COMMENTARY: Thriving Amtrak Sustains Life-Threatening Blow with Firing of David Gunn
 
By David M. Kinchen Editor, Huntington News Network
 
Hinton, WV (HNN) – The nation’s only long-distance and regional rail passenger system took a major punch to the gut this week with the firing by the Amtrak board of David Gunn, the best ever Amtrak president in my recollection.
 
Under his leadership over the past three years, Amtrak has attracted 25 million riders and it’s growing as he has managed to improve on-time service and stay within the budget for what was never intended to be a profit-making agency – any more than the U.S. Army or Postal Service is.
 
Readers of this site should know by now that I’m not only a booster of Amtrak, I actually use it; Amtrak service – the Cardinal, to be specific – is one reason why I picked Hinton as a place to live. In the past year, I used the Cardinal to travel to New York City and Chicago on two separate occasions.

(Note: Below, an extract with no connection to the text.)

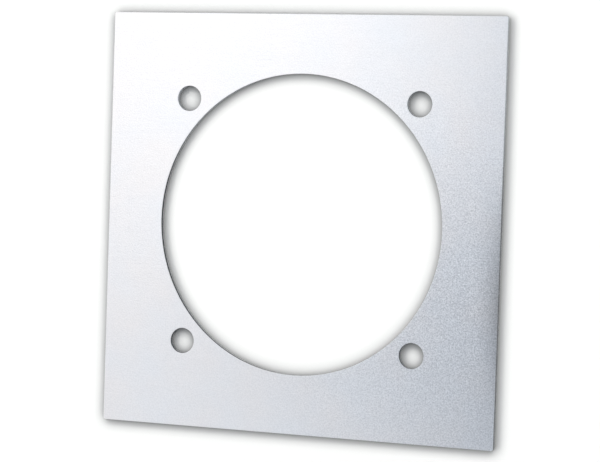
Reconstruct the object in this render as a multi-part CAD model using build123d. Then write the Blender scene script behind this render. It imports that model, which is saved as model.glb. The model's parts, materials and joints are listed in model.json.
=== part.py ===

In Chicago, I took the Hiawatha to Milwaukee, the sensible and economical way to make the journey.
 
My libertarian friends remind me that proper reading of the faith’s prayer book demands absolute privatization of transportation: If it can’t make it in the marketplace, it should be allowed to die.
 
This is fine if you have multiple transportation options, but much of rural America – and all of West Virginia really falls into that category – needs rail links like Amtrak’s Cardinal to major cities like Washington, Chicago, Philadelphia, New York, Indianapolis, Cincinnati and Baltimore.
 
It’s no secret that the Bush administration wants to destroy Amtrak as we know it, retaining the heavily used Northeast Corridor and letting the other services die or be adopted by states that are fighting budget deficits and have little or no money for a vital transportation link. If we lose our train service, we’ll be worse than a Third World country: They have passenger train service!
 
As the New York Times pointed out in a Nov. 10, 2005 editorial, U.S. Sen. Frank Lautenberg, D-NJ and U.S. Sen. Trent Lott, R-MS, “managed to get a 93-to-6 vote to authorize $11.6 billion for passenger rail service in the next six years - as close to an all-out endorsement of Amtrak as you can get.”
 
The Times editorial obviously wasn’t written by John Tierney, an anti-Amtrak columnist at the Grey Lady. I’ve blasted his allegedly libertarian arguments calling for a sink-or-swim approach to Amtrak – and I’m more or less a libertarian. I even voted for the Libertarian presidential candidate in 1996.
 
After he was fired, Gunn said of the Amtrak board: "Obviously what their goal is, and it's been their goal from the beginning, is to liquidate the company."
 
Kudos to The Times for saying: “This should be a call to arms. Amtrak should be a public transportation trust. It will never be self-sufficient, nor show a conventional profit, any more than the airline industry can fly without federal help. The Bush administration long ago threatened to disassemble Amtrak. Yesterday it began at the executive suite.”